Game Distributed Online Forgoes Publishers
KrackHouse writes "A group of developers from Black & White got together and used their bonuses to fund a project called Live For Speed. This online racing simulator uses the Internet as its distribution channel exclusively. No retail stores carry LFS and you need to use PayPal or a credit card to buy it.vIf this is successful will game publishers go the way of the RIAA and face irrelevance? LFS is much less expensive than a typical boxed title and if it ends up becoming a profitable venture more devs will surely jump on the solo bandwagon." It'll be a long time until this sort of thing becomes more common, and there's still a lot of consumer reassurance that comes from buying something in a box and having the disc laying around. It's a nice case study for what will inevitably become the way things are done, though.
That said, I'd like to point out that selling games on-line is nothing new. Wargames, my favorite genre, are now sold almost exclusivelly on-line, and there's lots of other independent games as well.
However, what most of the other games have in common is a well-designed Web site. Here, I can see about two thirds of the main frame, and there's no scroll bars for me to see the rest. If the development team is unable to do such a simple task as designing a user-friendly Web site, I'm a little sceptical about the quality of their game.
All the comments about open-source, business models, etc, and no reviews? I downloaded the final beta bit ago- it is a very good racing game. You race street type sports cars, they handle very realistically, the online racing is quite good, the cars are customizable, there is a strong online community, and the whole game can be modded rather easily. If you like sports cars, this gives you a very good approximation of actually racing street-legal real cars. http://lfs.racesimcentral.com/ is the URL
http://www.steampowered.com
This is Valve's technology to perform this kind of function. Not only can it perform a licensing function beyond being a point of purchase, it has the advantages of being an automatic updating/patching system. Because it manages licensing it could be used for "trial" play of a game. Pay $1 to play for a week. Decide if you like it. Pay the difference to buy it forever else your license expires. A risky proposition - but only for those that make crappy games.
Valve (creators of Half Life et al) is doing something similar. Theyre currently testing something called Steam.
Steam lets you download a game you have access to(meaning, subscribed to from steam once the test ends. currently its all free) and play it on the fly.
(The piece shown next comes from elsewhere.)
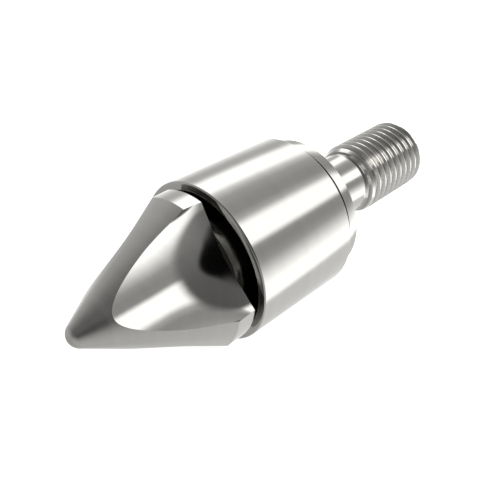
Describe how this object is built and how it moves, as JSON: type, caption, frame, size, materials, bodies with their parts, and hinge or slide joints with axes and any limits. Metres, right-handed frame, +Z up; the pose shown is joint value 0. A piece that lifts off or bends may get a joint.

You only download the sounds/maps/textures that are about to be used, so the download time isnt too bad. It caches also, so after the first time you dont notice it as much. This is helping them betatest the new version of Counterstrike much easier, as they can push updates whenever they want and fix minor things without having to wait a few months to release another patch.
While the Steam system works great, Its scarey to think it will enable pay as you play style billing. Who really wants to pay $.50/min to play counterstrike? (example figure, again its currently all free, and in the future they'll start it with comparable prices as a one time fee, but you have no garuntee thats all they'll use it for).
The upside is of course Valve no longer needs a distributer so being bought out would be up to them. This is nice in the face of all the vivendi buyout rumours you see every few months.
Pain lasts, kid. Its how you know you're alive. Sometimes I think this growing up thing is just pain management-TheMaxx
It works great using Winex 3.1-1 on Gentoo Linux 2.4.20 and Nvidia 43.63 drivers. Just thought you'd like to know. The only glitch is some weird transparency issue when shadows are enabled where the wheels can be seen through the car, and the track is transparent in the rear view mirrors. You can disable those options though.
Very cool, I might just buy it.
Possibly because with LFS if you go flat out down the road, and crash into the wall, you don't go flying into the air, thru the scenery, and then thru the floor into a void..?
Or maybe beacause theres opponents to race against, either AI or on servers the game can find for you?
Or it might be that the keyboard controls (once you work out how to use they keyboard) arent entirely digital, so when you press the left cursor to turn, you dont instantly get full left lock, generating wheelspin and smoke..?
Or maybe just because the car doesnt handle like the road is made entirely from marbles..?
Honestly, Racer just looks better than this...
Yes. That would be with Super-Open-Source-O-Vision(TM) then? Because its free, it must be better.
Well, ive just tried both, and where Racer may look very slightly better with the single bland car and sparse track, LFS actually has some detail in its surroundings and cars. Maybe the cars have fewer polys, but the game looks better as a whole.
Racer is a good start, it looks rather good, but isnt fun, and thats what games are supposed to be. As a simulation, it doesnt cut it - dodgy handling, bad controls and some very suspect physics.
A good start, tho - let me know when its finished. Ill be paying my £12 for a finished game until then.
Yes, £12 (US$20) Not that much, is it?